• [Exercise details]:
Your task is to repeat the listing exactly.
━━━━━━━━━━━━━━━━━━━━
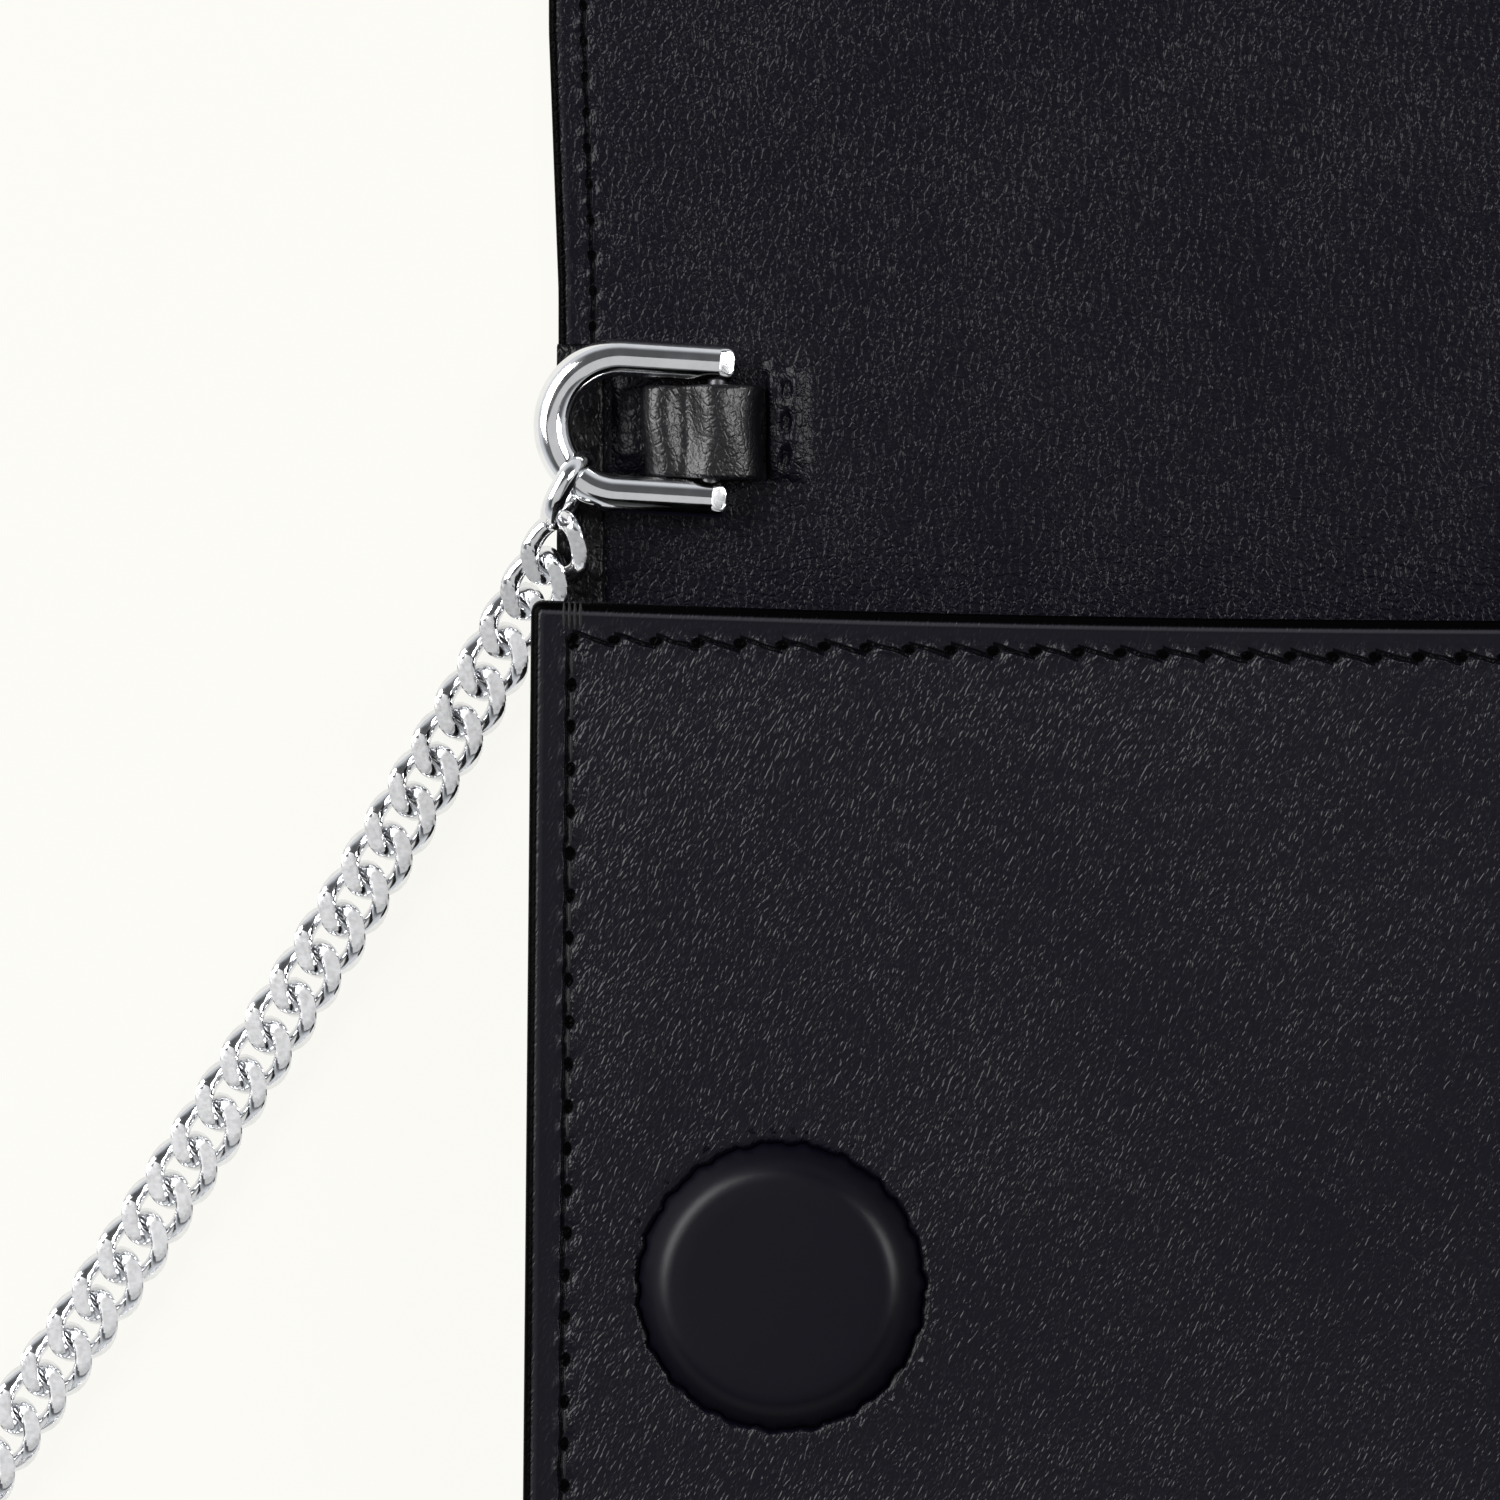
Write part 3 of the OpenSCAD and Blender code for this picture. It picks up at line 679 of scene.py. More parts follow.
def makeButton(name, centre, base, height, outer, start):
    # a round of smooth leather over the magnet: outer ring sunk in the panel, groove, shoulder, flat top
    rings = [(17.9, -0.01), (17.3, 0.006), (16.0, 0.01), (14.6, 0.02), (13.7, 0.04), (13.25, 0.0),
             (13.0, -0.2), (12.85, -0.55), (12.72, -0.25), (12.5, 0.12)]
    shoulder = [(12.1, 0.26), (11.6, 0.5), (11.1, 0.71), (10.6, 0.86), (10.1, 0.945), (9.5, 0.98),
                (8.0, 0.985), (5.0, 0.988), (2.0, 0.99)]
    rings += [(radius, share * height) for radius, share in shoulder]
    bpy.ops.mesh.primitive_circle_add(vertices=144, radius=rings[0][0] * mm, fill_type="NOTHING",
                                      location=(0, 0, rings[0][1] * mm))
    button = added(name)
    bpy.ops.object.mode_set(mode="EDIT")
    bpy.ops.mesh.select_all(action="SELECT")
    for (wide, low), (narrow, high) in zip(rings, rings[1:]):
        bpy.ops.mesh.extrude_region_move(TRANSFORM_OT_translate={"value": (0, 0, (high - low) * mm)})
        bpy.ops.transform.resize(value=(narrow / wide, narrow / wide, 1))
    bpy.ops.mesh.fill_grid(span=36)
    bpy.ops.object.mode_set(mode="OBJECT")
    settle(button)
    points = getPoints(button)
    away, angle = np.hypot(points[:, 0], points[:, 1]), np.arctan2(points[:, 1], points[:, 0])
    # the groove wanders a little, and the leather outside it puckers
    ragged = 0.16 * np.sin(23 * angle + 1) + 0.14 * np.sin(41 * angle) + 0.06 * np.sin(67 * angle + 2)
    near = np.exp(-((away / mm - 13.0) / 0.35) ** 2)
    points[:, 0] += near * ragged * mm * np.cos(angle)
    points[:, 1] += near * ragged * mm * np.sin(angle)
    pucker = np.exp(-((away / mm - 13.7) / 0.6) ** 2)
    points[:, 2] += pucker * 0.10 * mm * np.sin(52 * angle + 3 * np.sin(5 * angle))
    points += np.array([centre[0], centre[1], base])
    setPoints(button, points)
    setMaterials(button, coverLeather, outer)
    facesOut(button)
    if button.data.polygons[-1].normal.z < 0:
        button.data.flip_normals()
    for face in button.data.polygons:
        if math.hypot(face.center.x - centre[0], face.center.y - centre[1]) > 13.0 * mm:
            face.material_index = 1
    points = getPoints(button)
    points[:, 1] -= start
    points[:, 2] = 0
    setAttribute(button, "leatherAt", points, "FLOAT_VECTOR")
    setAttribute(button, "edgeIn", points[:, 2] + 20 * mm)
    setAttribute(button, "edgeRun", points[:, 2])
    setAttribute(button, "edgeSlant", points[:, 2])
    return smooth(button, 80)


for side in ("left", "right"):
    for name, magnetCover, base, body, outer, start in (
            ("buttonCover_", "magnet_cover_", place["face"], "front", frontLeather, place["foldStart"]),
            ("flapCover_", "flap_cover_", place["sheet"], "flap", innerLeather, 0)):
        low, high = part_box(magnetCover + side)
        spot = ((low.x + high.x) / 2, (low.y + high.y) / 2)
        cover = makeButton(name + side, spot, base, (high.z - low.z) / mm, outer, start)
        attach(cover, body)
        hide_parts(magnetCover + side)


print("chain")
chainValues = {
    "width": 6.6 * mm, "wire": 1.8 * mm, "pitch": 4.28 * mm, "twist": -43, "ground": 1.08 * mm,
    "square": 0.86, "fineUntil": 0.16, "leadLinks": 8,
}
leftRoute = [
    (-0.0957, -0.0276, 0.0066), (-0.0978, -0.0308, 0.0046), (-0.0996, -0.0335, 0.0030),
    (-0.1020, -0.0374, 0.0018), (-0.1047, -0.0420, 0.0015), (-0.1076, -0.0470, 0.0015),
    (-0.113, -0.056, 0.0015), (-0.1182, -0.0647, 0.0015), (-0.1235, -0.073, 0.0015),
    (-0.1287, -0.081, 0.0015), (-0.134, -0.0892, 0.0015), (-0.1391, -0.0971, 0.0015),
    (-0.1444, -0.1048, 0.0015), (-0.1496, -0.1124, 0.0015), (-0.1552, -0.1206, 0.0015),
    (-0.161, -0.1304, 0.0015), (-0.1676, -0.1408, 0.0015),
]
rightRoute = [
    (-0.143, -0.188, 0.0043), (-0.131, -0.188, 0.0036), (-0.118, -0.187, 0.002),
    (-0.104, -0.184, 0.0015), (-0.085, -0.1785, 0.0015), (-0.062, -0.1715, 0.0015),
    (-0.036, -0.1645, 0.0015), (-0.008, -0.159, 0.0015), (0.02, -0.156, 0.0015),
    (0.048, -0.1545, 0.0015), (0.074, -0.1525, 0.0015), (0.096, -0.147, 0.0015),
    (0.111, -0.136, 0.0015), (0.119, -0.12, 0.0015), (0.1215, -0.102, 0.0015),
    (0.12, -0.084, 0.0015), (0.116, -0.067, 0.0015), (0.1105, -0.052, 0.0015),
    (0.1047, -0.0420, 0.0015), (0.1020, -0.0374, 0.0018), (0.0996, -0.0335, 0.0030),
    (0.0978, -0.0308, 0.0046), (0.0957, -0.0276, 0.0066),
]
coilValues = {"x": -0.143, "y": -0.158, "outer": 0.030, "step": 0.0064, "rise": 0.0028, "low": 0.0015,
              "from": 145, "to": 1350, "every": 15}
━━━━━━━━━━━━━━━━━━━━
• [Answer below]:
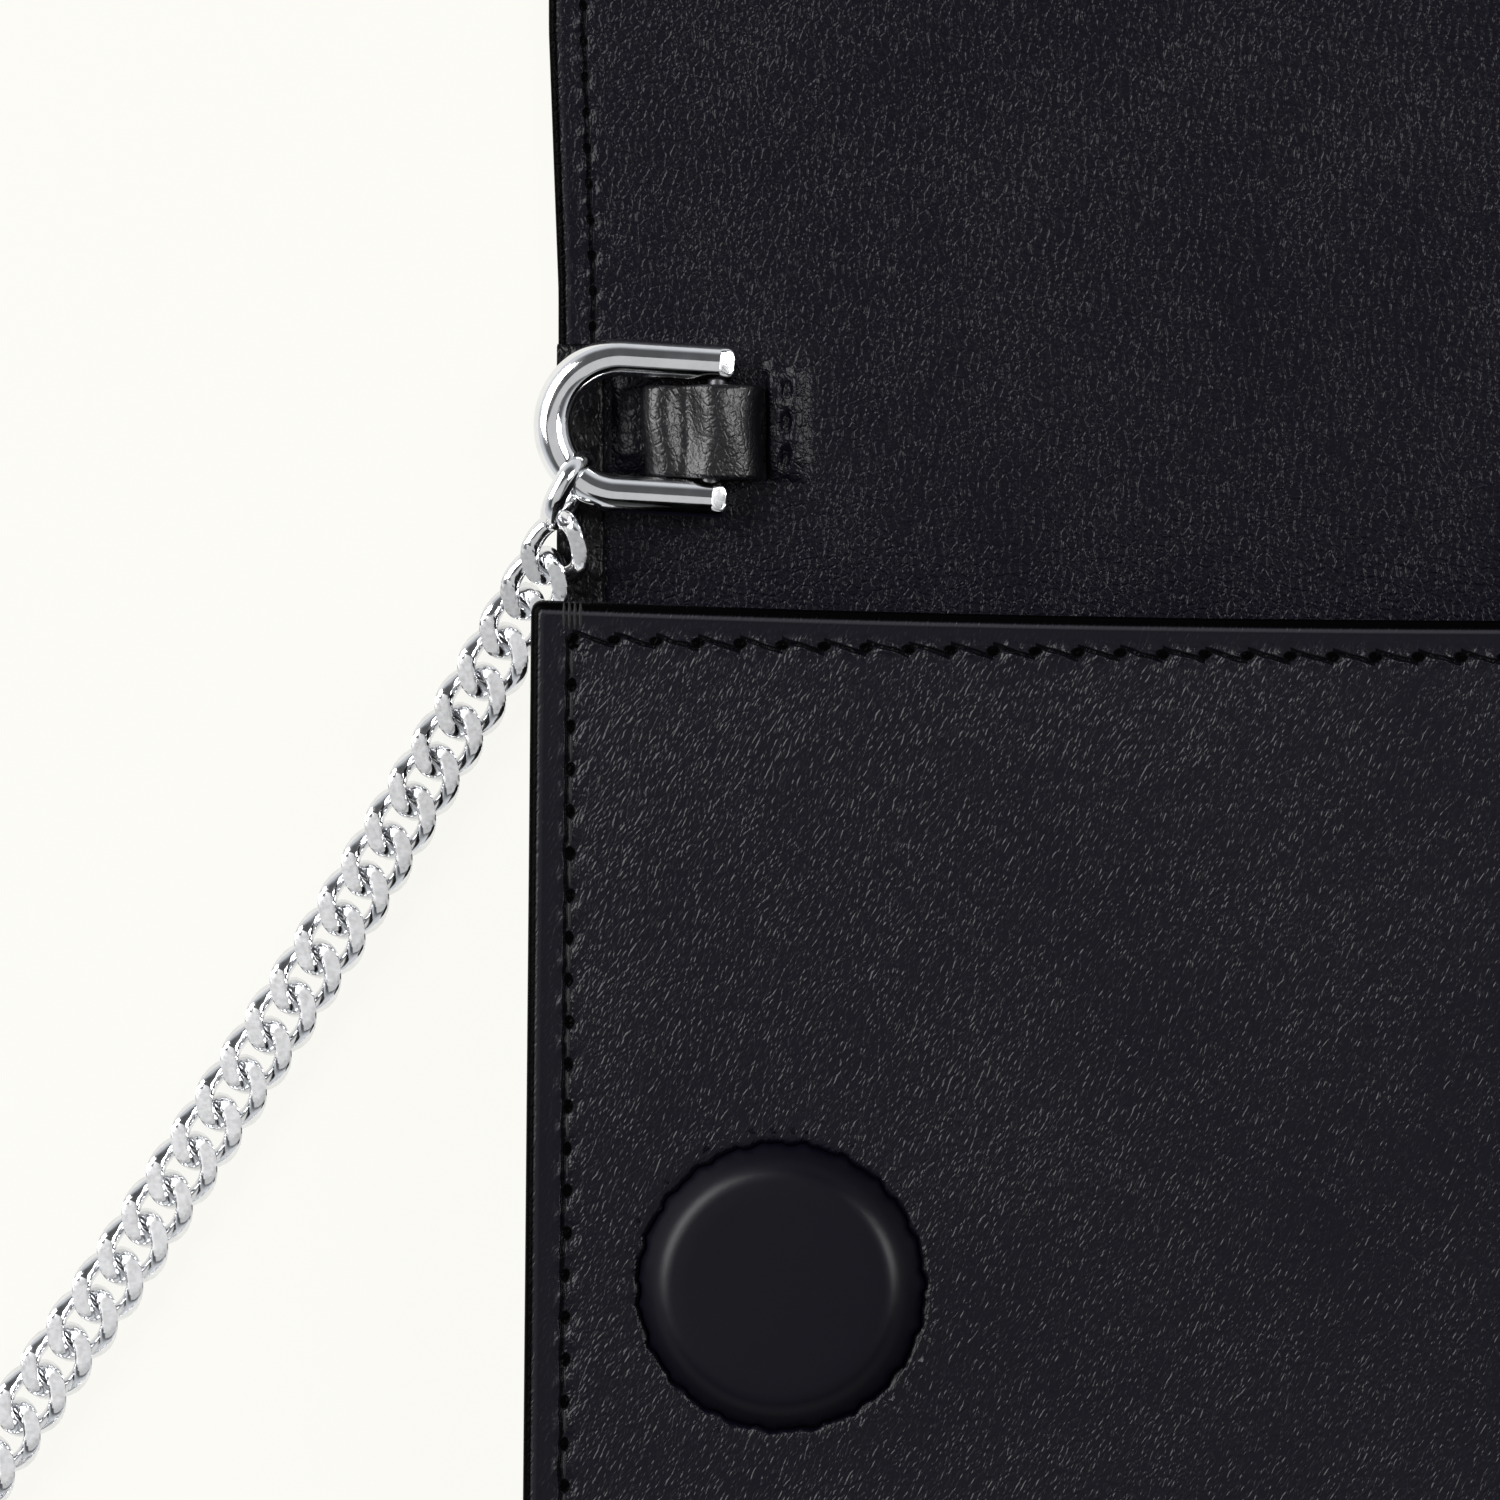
Write part 3 of the OpenSCAD and Blender code for this picture. It picks up at line 679 of scene.py. More parts follow.
def makeButton(name, centre, base, height, outer, start):
    # a round of smooth leather over the magnet: outer ring sunk in the panel, groove, shoulder, flat top
    rings = [(17.9, -0.01), (17.3, 0.006), (16.0, 0.01), (14.6, 0.02), (13.7, 0.04), (13.25, 0.0),
             (13.0, -0.2), (12.85, -0.55), (12.72, -0.25), (12.5, 0.12)]
    shoulder = [(12.1, 0.26), (11.6, 0.5), (11.1, 0.71), (10.6, 0.86), (10.1, 0.945), (9.5, 0.98),
                (8.0, 0.985), (5.0, 0.988), (2.0, 0.99)]
    rings += [(radius, share * height) for radius, share in shoulder]
    bpy.ops.mesh.primitive_circle_add(vertices=144, radius=rings[0][0] * mm, fill_type="NOTHING",
                                      location=(0, 0, rings[0][1] * mm))
    button = added(name)
    bpy.ops.object.mode_set(mode="EDIT")
    bpy.ops.mesh.select_all(action="SELECT")
    for (wide, low), (narrow, high) in zip(rings, rings[1:]):
        bpy.ops.mesh.extrude_region_move(TRANSFORM_OT_translate={"value": (0, 0, (high - low) * mm)})
        bpy.ops.transform.resize(value=(narrow / wide, narrow / wide, 1))
    bpy.ops.mesh.fill_grid(span=36)
    bpy.ops.object.mode_set(mode="OBJECT")
    settle(button)
    points = getPoints(button)
    away, angle = np.hypot(points[:, 0], points[:, 1]), np.arctan2(points[:, 1], points[:, 0])
    # the groove wanders a little, and the leather outside it puckers
    ragged = 0.16 * np.sin(23 * angle + 1) + 0.14 * np.sin(41 * angle) + 0.06 * np.sin(67 * angle + 2)
    near = np.exp(-((away / mm - 13.0) / 0.35) ** 2)
    points[:, 0] += near * ragged * mm * np.cos(angle)
    points[:, 1] += near * ragged * mm * np.sin(angle)
    pucker = np.exp(-((away / mm - 13.7) / 0.6) ** 2)
    points[:, 2] += pucker * 0.10 * mm * np.sin(52 * angle + 3 * np.sin(5 * angle))
    points += np.array([centre[0], centre[1], base])
    setPoints(button, points)
    setMaterials(button, coverLeather, outer)
    facesOut(button)
    if button.data.polygons[-1].normal.z < 0:
        button.data.flip_normals()
    for face in button.data.polygons:
        if math.hypot(face.center.x - centre[0], face.center.y - centre[1]) > 13.0 * mm:
            face.material_index = 1
    points = getPoints(button)
    points[:, 1] -= start
    points[:, 2] = 0
    setAttribute(button, "leatherAt", points, "FLOAT_VECTOR")
    setAttribute(button, "edgeIn", points[:, 2] + 20 * mm)
    setAttribute(button, "edgeRun", points[:, 2])
    setAttribute(button, "edgeSlant", points[:, 2])
    return smooth(button, 80)


for side in ("left", "right"):
    for name, magnetCover, base, body, outer, start in (
            ("buttonCover_", "magnet_cover_", place["face"], "front", frontLeather, place["foldStart"]),
            ("flapCover_", "flap_cover_", place["sheet"], "flap", innerLeather, 0)):
        low, high = part_box(magnetCover + side)
        spot = ((low.x + high.x) / 2, (low.y + high.y) / 2)
        cover = makeButton(name + side, spot, base, (high.z - low.z) / mm, outer, start)
        attach(cover, body)
        hide_parts(magnetCover + side)


print("chain")
chainValues = {
    "width": 6.6 * mm, "wire": 1.8 * mm, "pitch": 4.28 * mm, "twist": -43, "ground": 1.08 * mm,
    "square": 0.86, "fineUntil": 0.16, "leadLinks": 8,
}
leftRoute = [
    (-0.0957, -0.0276, 0.0066), (-0.0978, -0.0308, 0.0046), (-0.0996, -0.0335, 0.0030),
    (-0.1020, -0.0374, 0.0018), (-0.1047, -0.0420, 0.0015), (-0.1076, -0.0470, 0.0015),
    (-0.113, -0.056, 0.0015), (-0.1182, -0.0647, 0.0015), (-0.1235, -0.073, 0.0015),
    (-0.1287, -0.081, 0.0015), (-0.134, -0.0892, 0.0015), (-0.1391, -0.0971, 0.0015),
    (-0.1444, -0.1048, 0.0015), (-0.1496, -0.1124, 0.0015), (-0.1552, -0.1206, 0.0015),
    (-0.161, -0.1304, 0.0015), (-0.1676, -0.1408, 0.0015),
]
rightRoute = [
    (-0.143, -0.188, 0.0043), (-0.131, -0.188, 0.0036), (-0.118, -0.187, 0.002),
    (-0.104, -0.184, 0.0015), (-0.085, -0.1785, 0.0015), (-0.062, -0.1715, 0.0015),
    (-0.036, -0.1645, 0.0015), (-0.008, -0.159, 0.0015), (0.02, -0.156, 0.0015),
    (0.048, -0.1545, 0.0015), (0.074, -0.1525, 0.0015), (0.096, -0.147, 0.0015),
    (0.111, -0.136, 0.0015), (0.119, -0.12, 0.0015), (0.1215, -0.102, 0.0015),
    (0.12, -0.084, 0.0015), (0.116, -0.067, 0.0015), (0.1105, -0.052, 0.0015),
    (0.1047, -0.0420, 0.0015), (0.1020, -0.0374, 0.0018), (0.0996, -0.0335, 0.0030),
    (0.0978, -0.0308, 0.0046), (0.0957, -0.0276, 0.0066),
]
coilValues = {"x": -0.143, "y": -0.158, "outer": 0.030, "step": 0.0064, "rise": 0.0028, "low": 0.0015,
              "from": 145, "to": 1350, "every": 15}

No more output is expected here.